Sur le vif

Pénaliser les médecins délivrant des certificats de virginité... pour lutter contre le « séparatisme » ?

Rédigé par | Mercredi 9 Septembre 2020 à 13:30



« Certains médecins osent encore certifier qu’une femme est vierge pour permettre un mariage religieux, malgré la condamnation de ces pratiques par le Conseil de l’ordre des médecins. On va non seulement l’interdire formellement mais proposer la pénalisation. » C’est ce qu’a affirmé Gérald Darmanin dans une interview accordée au Parisien en début de semaine.

Le ministre de l’Intérieur a en effet, affirmé vouloir s’attaquer à ces documents destinés à attester que l'hymen d'une femme n'est pas perforé et, par là, qu'elle n’aurait jamais eu de rapports sexuels.

Cette disposition, annoncée dans le cadre du projet de loi contre le séparatisme, surprend à bien des égards. Elle interroge d'ailleurs bien des médecins, dont Ghada Hatem, gynécologue et fondatrice de la Maison des Femmes à Saint-Denis. « Ma première réaction a été la surprise évidemment, parce que je ne pensais pas que ce sujet méritait qu’on légifère », a-t-elle confié dans une interview accordée à France Inter. Une initiative législative d’autant plus surprenante qu’elle « ne concerne pas des milliers de femmes. Elles doivent être tout au plus trois femmes à m’en réclamer chaque année », assure le médecin. Un état de fait d'ailleurs reconnu par le ministère de l’Intérieur, qui concède s’attaquer à une pratique « sous-terraine », « non chiffrée » et « peu fréquente ».

« Pourquoi est-ce qu’en 2020, la virginité est encore la valeur essentielle d’une jeune fille plutôt que leur culture et leur intelligence? Il faut plutôt agir sur l’éducation et faire en sorte que les jeunes filles n’acceptent plus ces demandes de leur futur conjoint », a plaidé la gynécologue sur RMC, estimant qu'il est « plus important (d'écouter les femmes) que de punir les médecins ».

La lutte contre cette pratique extrêmement minoritaire reste néanmoins une préoccupation de premier ordre pour la ministre déléguée à la Citoyenneté et ex-secrétaire chargée de l’égalité hommes-femme, Marlène Shiappa. Dans un message posté sur son compte Twitter le 7 septembre, elle a déclaré vouloir interdire et pénaliser « une pratique ignoble et indigne ».

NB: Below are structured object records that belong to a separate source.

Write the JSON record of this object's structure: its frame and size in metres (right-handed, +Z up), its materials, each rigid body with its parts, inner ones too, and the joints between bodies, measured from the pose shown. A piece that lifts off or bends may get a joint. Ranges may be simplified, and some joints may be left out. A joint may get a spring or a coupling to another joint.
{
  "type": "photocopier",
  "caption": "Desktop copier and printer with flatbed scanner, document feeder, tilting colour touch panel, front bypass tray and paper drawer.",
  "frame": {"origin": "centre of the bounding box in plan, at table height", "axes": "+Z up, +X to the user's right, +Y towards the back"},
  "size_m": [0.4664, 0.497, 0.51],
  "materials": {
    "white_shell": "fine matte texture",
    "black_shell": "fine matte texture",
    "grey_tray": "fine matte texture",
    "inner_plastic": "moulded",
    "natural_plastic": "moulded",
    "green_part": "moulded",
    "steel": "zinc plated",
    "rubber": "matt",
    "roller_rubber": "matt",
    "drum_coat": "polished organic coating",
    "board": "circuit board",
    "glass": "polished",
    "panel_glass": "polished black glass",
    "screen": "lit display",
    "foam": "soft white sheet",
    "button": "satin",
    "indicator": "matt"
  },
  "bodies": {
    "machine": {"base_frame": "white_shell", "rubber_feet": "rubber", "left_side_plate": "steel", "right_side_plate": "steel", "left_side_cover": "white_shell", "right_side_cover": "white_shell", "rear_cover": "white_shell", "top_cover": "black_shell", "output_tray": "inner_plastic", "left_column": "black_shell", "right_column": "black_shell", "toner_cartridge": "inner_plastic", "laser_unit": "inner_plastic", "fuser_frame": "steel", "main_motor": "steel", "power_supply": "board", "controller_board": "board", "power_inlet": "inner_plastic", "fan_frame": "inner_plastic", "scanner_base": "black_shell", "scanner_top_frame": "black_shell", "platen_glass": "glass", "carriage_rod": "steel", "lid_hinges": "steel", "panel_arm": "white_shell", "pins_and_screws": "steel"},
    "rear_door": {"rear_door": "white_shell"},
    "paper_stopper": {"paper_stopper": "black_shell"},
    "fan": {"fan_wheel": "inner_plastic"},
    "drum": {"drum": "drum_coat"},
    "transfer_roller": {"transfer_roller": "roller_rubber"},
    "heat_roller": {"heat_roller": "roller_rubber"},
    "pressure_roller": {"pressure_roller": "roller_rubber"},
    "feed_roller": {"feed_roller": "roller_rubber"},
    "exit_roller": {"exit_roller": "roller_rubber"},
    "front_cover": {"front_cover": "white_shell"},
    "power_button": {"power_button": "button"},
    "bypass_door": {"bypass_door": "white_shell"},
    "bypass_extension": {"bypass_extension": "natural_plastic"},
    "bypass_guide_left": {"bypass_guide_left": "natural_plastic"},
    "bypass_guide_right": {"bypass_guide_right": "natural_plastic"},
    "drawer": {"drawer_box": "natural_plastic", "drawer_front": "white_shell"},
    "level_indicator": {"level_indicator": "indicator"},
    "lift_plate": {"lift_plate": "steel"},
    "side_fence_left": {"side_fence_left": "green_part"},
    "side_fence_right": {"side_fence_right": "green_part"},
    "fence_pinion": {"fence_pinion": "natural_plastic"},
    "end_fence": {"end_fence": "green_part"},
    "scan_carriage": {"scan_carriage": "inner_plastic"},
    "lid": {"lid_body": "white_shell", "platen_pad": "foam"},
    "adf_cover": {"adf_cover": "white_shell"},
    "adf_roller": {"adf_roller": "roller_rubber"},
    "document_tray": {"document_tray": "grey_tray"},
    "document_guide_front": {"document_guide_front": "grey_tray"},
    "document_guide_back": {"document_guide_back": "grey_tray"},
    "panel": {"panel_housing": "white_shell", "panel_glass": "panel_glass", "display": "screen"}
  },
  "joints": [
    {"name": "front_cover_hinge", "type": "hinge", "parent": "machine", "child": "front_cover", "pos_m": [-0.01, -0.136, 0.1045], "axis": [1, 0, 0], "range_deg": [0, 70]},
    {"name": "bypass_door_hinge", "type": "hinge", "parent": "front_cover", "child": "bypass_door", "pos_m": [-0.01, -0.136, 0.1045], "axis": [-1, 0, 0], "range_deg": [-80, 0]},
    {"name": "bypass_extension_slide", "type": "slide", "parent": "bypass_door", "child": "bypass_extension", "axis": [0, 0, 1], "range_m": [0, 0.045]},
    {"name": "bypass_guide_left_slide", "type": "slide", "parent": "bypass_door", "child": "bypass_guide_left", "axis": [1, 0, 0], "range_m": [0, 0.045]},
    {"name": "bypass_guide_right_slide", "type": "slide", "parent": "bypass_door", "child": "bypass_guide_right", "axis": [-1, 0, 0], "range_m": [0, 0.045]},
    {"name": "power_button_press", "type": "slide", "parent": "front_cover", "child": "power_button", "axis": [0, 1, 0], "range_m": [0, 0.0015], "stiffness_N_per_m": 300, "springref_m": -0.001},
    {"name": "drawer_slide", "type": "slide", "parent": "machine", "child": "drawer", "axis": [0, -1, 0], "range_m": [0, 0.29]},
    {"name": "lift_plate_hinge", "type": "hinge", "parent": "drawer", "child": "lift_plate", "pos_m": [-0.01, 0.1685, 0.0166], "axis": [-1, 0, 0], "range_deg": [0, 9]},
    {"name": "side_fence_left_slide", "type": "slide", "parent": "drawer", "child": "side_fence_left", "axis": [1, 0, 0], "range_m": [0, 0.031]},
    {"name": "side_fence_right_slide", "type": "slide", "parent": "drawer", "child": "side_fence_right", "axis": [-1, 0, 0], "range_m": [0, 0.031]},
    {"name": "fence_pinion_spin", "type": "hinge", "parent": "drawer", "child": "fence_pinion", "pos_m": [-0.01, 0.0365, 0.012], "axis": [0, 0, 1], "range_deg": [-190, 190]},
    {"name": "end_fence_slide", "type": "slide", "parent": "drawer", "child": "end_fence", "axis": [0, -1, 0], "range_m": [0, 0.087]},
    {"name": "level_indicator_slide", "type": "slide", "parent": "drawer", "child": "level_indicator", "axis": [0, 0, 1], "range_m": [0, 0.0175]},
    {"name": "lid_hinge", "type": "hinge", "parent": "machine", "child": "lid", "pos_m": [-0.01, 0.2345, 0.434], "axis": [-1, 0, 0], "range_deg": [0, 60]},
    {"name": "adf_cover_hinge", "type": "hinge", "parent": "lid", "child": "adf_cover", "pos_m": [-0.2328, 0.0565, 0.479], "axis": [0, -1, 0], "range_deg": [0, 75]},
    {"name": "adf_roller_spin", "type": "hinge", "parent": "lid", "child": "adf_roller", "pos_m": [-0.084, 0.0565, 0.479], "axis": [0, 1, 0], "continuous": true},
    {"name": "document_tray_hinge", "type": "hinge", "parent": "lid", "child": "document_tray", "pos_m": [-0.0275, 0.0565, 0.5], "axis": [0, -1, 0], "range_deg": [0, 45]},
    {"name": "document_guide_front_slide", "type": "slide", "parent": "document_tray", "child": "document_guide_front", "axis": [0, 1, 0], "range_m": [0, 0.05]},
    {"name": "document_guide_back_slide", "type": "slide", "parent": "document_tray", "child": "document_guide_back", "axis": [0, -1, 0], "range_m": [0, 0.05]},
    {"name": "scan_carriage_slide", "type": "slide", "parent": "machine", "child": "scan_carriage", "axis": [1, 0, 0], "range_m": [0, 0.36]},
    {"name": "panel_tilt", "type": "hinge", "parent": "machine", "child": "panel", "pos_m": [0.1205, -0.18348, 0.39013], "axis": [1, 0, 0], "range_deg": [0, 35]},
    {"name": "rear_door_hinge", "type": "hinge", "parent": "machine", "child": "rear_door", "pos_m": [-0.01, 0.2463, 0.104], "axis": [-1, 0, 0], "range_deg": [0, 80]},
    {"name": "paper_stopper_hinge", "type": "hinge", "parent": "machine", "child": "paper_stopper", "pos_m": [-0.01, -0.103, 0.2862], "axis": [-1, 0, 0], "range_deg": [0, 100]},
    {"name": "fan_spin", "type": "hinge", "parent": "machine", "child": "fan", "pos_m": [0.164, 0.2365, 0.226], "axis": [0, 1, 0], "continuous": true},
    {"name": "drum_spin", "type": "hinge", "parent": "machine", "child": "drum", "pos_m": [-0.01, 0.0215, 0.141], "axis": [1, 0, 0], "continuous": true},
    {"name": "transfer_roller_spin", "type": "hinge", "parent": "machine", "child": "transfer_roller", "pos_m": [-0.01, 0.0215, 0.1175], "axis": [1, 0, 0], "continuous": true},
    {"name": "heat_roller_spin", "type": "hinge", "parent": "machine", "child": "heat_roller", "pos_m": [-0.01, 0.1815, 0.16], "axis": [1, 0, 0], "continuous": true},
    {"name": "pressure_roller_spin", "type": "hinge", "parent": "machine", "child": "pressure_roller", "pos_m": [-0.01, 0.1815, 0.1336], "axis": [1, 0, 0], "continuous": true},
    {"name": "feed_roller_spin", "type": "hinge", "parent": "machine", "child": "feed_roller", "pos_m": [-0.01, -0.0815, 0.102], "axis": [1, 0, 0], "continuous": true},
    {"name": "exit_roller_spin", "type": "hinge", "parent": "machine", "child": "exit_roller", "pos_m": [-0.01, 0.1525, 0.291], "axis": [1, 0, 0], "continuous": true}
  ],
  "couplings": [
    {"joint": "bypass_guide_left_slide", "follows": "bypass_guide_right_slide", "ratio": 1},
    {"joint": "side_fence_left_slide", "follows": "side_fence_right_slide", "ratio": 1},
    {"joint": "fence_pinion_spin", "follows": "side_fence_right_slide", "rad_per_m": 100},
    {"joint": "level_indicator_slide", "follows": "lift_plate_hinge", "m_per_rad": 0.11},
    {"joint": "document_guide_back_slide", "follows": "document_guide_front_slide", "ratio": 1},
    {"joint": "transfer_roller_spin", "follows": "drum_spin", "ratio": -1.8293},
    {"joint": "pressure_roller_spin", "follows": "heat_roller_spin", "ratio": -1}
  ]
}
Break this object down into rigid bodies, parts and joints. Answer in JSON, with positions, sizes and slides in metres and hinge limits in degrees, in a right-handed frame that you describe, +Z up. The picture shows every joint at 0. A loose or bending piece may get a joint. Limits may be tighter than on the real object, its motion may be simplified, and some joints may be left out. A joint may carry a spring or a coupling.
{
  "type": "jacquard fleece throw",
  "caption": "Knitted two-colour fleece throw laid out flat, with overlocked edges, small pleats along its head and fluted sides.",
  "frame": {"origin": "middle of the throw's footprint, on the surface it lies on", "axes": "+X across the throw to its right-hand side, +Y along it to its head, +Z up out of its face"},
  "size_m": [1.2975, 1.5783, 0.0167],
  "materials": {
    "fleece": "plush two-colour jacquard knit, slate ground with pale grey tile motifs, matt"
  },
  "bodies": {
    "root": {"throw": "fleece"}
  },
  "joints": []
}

Le Conseil national de l'Ordre des médecins condamne de longue date ce procédé, suivant les recommandations de l’Organisation mondiale de santé (OMS). « Le consentement et le respect de la patiente posent question. Ces examens sont souvent demandés par des tiers sans considération pour l'intimité personnelle et le droit à la vie privée de la personne concernée. Ils peuvent être vécus comme une agression. Ils entraînent une discrimination entre les femmes et les hommes dont les rapports sexuels échappent à toute évaluation de ce type. C'est un acte médical inutile pour la santé, sans pertinence scientifique et lourd de conséquences potentielles sur le bien-être de la patiente (…) Le Conseil national de l'Ordre des médecins soutient la déclaration de l'OMS qui recommande aux professionnels de la santé de refuser de pratiquer ces tests et de délivrer des attestations de virginité », pouvait-on lire dans un texte publié l’année dernière sur le site de l’institution.